Extract all lines that hold "behind" from the records below.
# # # #
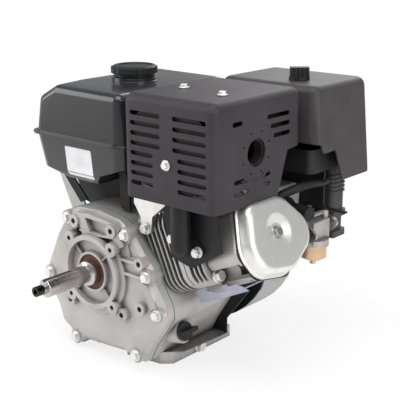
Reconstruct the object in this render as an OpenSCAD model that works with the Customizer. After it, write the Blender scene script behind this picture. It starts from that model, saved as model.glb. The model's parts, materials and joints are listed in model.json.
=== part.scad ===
// Small air-cooled petrol engine, one cylinder, horizontal output shaft.
// The origin is on the crank axis in the plane of the output-side mounting face.
// The shaft points along -Y, the cylinder leans up and out towards +X, and +Z is up.

/* [Base and crankcase] */
// Height of the crank axis above the base
shaft_height = 132; // [125:1:145]
// Depth of the bolt-on crankcase cover, mounting face to gasket
cover_depth = 32; // [28:1:40]
// Depth of the crankcase casting behind the gasket
case_depth = 128; // [124:1:136]
// Wall of the crankcase castings
case_wall = 8; // [6:0.5:9]
// Thickness of the base flanges
base_thick = 18; // [12:1:22]
// Distance of the base holes across the shaft
base_span_x = 195; // [190:1:200]
// Distance of the base holes along the shaft
base_span_y = 87; // [80:1:95]
// Diameter of the base holes
base_hole_d = 11; // [9:0.5:13]

/* [Output shaft] */
// Diameter of the keyed output shaft
shaft_d = 25.4; // [22:0.1:28]
// Length of the output shaft from the mounting face
shaft_len = 82; // [60:1:110]
// Width of the keyway
key_w = 6.35; // [5:0.05:8]
// Length of the keyway
key_len = 51; // [30:1:58]
// Diameter of the threaded end of the shaft
stub_d = 14; // [10:0.5:20]
// Length of the threaded end of the shaft
stub_len = 16; // [8:1:30]
// Bolt circle of the small tapped holes in the mounting face
pto_circle_d = 120; // [116:1:124]
// Diameter of the small tapped holes in the mounting face
pto_hole_d = 7; // [5:0.5:9]

/* [Crank train] */
// Diameter of the crankshaft journals
journal_d = 35; // [30:1:38]
// Throw of the crankpin, half of the stroke
crank_throw = 32; // [28:0.5:34]
// Diameter of the cylinder bore
bore_d = 88; // [80:1:90]
// Crank axis to deck of the cylinder
deck = 150; // [149:1:154]
// Angle of the cylinder above horizontal
cyl_angle = 24; // [20:1:28]
// Place of the cylinder axis along the shaft
cyl_y = 106; // [104:0.5:108]
// Height of the piston, crown to skirt
piston_h = 34; // [33:0.5:34]
// Number of teeth on the crank timing gear
crank_teeth = 24; // [20:2:24]

/* [Cylinder and head] */
// Distance from fin to fin
fin_pitch = 8.5; // [7:0.5:10]
// Thickness of one fin
fin_thick = 2.6; // [2:0.2:3.6]
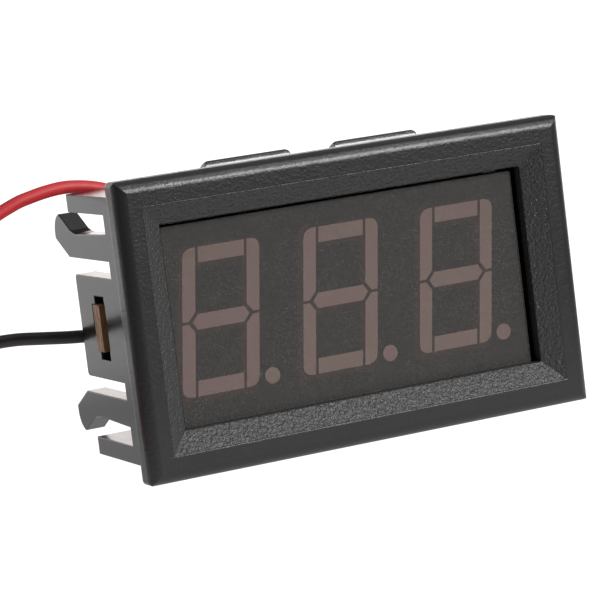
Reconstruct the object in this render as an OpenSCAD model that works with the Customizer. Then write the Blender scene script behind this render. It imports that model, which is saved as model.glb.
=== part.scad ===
// Panel meter with a three digit LED display, for a rectangular panel cut-out.
// X runs along the bezel, +Y from the face to the back, +Z up.
// The origin is under the middle of the meter, on the surface that it stands on.

/* [Bezel] */
// Width of the bezel
bezel_w = 48; // [46:0.5:60]
// Height of the bezel
bezel_h = 29; // [27:0.5:36]
// Thickness of the bezel flange, face to the back of the flange
bezel_t = 2.5; // [2.4:0.1:4]
// Radius of the rounded front edges
bezel_edge_r = 1.2; // [0.4:0.1:1.8]
// Radius of the four corners seen from the front
bezel_corner_r = 0.5; // [0.2:0.1:1.1]
// Width of the sloping sides of the recess, seen from the front
slope_w = 2.05; // [1.2:0.05:2.2]
// Depth of the sloped recess
recess_depth = 1.3; // [0.8:0.1:1.6]
// Gap between the display and the window at each end
window_gap = 0.5; // [0.3:0.05:0.8]
// Gap between the display and the window above and below
window_gap_h = 0.2; // [0.2:0.05:0.6]

/* [Case body] */
// How far the flange stands out beyond each end of the body
flange_rim_w = 0.75; // [0.5:0.05:1.5]
// How far the flange stands out above and below the body
flange_rim_h = 1.55; // [1:0.05:2]
// Depth of the body, bezel face to its rear edge
body_depth = 15.4; // [14:0.1:18]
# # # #
• RESULT:
Reconstruct the object in this render as an OpenSCAD model that works with the Customizer. After it, write the Blender scene script behind this picture. It starts from that model, saved as model.glb. The model's parts, materials and joints are listed in model.json.
// Depth of the crankcase casting behind the gasket
Reconstruct the object in this render as an OpenSCAD model that works with the Customizer. Then write the Blender scene script behind this render. It imports that model, which is saved as model.glb.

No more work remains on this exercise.